New Question: NSClient Test

Marc Powell marc at ena.com
Sat Mar 14 17:52:53 CET 2009


On Mar 14, 2009, at 8:22 AM, Mark Weaver wrote:

> Ok... now my noobie is stickin out again. what and where is the NSCA  
> on
> the linux box? I haven't heard of that one.

There are two kinds of checks that nagios understands: active and  
passive.

An active check is one that nagios itself initiates. Nagios schedules  
a plugin to run, executes it and collects the results.

A passive check is one where nagios does _not_ schedule a plugin to  
run, nor does it execute it. Some external entity executes a plugin  
and sends the results to nagios through nagios' external command file  
(a pipe that allows nagios to receive information from external/third  
party programs). The external entity executing the plugin can be  
another nagios instance running on a different machine (distributed  
monitoring), nsclient(++) running on windows (I have no experience  
there), crond - local or remote running a custom script, etc.

NSCA (available on the Downloads page), is a set of external programs  
to properly format external passive check results into something  
nagios understands and pass them to nagios. It's comprised of a  
daemon, nsca, running on the nagios server and a client running on a  
remote system that sends the results to the nsca daemon. The package  
includes a client for unix-like machines named send_nsca. NSclient(++)  
also implements a send_nsca client. The client machine is the  
originator of the check and it's results. NSCA implements it's own  
protocol for communication between the client and the nsca deamon.

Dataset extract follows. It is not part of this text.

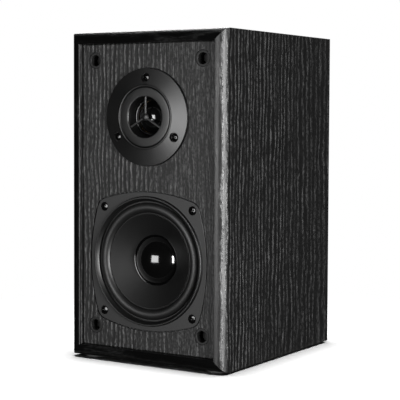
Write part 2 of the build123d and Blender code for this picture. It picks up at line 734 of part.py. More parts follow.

NRPE (available on the Downloads page) is a set of programs that allow  
nagios to run active checks on remote machines to check things that  
are not normally available over the network (think disk, cpu, memory  
utilization). It consists of a plugin that nagios actively executes  
(check_nrpe) and a daemon running on a client (nrpe). Nagios actively  
calls the check_nrpe plugin which asks the NRPE daemon to execute a  
specific check configured on the remote host and return it's results  
to nagios. NRPE implements it's own protocol for communication between  
the client and the nrpe daemon.

check_nt is a nagios plugin that is also scheduled as an active check  
and connects to a remote nsclient(++) daemon to execute a specific  
check and return the results to nagios. I believe that check_nt/ 
nsclient implement yet another protocol for that communication.

NSclient(++) can be configured for either role. It can be a target of  
an active check by nagios using either the NRPE or check_nt protocols,  
or it can submit passive checks to nagios using the NSCA protocol. I  
would say it is usually the target for one of the active check types  
most commonly, unless it is behind a restrictive firewall or the  
system to be monitored is on a dynamic IP. In the latter case, it's  
often easier to have the monitored system contact nagios with a  
passive check instead of the other way around.

check_by_ssh is another plugin to execute checks on remote unix-like  
machines. It's commonly configured as an active check and simply uses  
the ssh protocol to run a plugin installed on another machine. The  
results are then returned to nagios.

Hope I didn't confuse you further... As to why NSCA isn't distributed  
as part of nagios, most people don't need it. I'd say the majority of  
installations use active checks only.